Directive
Keep only those lines of the records that include the string "This".
# # # #
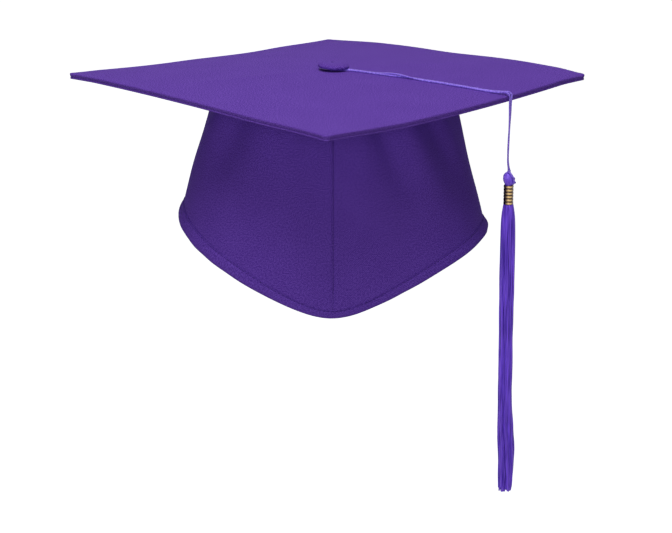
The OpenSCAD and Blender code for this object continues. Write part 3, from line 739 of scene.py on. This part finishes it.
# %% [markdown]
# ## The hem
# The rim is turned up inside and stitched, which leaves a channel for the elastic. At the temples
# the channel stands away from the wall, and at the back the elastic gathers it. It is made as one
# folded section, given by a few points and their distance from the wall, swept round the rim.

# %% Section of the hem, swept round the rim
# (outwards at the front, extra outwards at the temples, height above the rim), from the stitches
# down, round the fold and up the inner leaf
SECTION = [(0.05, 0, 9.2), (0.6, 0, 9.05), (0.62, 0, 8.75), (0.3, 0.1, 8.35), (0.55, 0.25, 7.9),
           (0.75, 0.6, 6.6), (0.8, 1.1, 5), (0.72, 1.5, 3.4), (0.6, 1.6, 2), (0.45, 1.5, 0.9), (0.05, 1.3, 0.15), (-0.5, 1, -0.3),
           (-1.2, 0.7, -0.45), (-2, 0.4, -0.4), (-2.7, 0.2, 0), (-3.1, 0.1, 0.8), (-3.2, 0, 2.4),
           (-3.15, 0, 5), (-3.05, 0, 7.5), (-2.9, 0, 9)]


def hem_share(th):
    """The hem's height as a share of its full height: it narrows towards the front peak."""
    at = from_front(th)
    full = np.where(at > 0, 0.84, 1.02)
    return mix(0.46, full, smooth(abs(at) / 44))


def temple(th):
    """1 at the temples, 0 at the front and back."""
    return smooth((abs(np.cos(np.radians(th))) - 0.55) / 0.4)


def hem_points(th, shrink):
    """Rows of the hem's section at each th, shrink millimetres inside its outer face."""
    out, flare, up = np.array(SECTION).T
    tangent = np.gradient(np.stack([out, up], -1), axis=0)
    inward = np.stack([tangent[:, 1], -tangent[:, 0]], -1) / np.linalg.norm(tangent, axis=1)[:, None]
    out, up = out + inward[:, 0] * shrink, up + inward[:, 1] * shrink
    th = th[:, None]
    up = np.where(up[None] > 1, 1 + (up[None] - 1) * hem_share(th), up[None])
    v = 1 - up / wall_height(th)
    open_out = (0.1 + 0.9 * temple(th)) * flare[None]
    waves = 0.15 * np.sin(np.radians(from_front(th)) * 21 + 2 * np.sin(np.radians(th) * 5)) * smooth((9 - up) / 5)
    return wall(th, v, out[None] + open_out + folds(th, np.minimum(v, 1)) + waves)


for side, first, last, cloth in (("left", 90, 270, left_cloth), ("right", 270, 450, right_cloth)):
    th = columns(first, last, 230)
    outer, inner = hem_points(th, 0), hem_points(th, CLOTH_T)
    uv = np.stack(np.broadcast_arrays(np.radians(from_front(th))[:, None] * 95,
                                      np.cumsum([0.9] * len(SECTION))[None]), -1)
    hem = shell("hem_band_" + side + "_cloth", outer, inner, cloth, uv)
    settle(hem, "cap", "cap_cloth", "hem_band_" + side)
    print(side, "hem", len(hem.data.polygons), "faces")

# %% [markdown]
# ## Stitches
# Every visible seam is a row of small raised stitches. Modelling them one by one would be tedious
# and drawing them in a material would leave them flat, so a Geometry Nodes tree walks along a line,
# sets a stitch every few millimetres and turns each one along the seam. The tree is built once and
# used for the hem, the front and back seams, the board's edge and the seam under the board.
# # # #
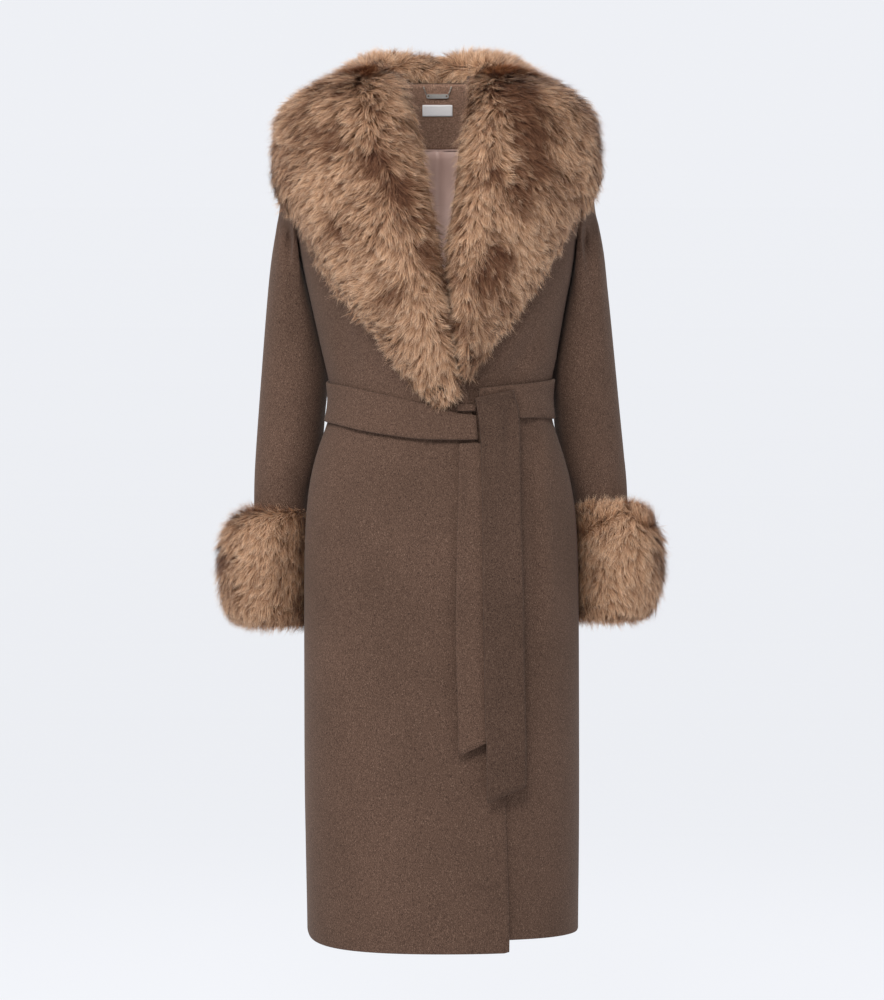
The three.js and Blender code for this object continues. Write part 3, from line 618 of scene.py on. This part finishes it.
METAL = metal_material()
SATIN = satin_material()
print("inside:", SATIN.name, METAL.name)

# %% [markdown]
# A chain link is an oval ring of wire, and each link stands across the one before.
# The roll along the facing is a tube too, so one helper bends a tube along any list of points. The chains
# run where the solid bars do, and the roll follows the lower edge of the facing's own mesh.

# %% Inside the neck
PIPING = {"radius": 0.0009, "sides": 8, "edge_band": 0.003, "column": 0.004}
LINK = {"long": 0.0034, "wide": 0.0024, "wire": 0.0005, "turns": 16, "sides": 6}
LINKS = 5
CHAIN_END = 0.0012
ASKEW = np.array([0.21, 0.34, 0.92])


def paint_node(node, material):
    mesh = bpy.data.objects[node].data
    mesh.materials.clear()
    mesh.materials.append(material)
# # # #
Output of the task
The OpenSCAD and Blender code for this object continues. Write part 3, from line 739 of scene.py on. This part finishes it.
The three.js and Blender code for this object continues. Write part 3, from line 618 of scene.py on. This part finishes it.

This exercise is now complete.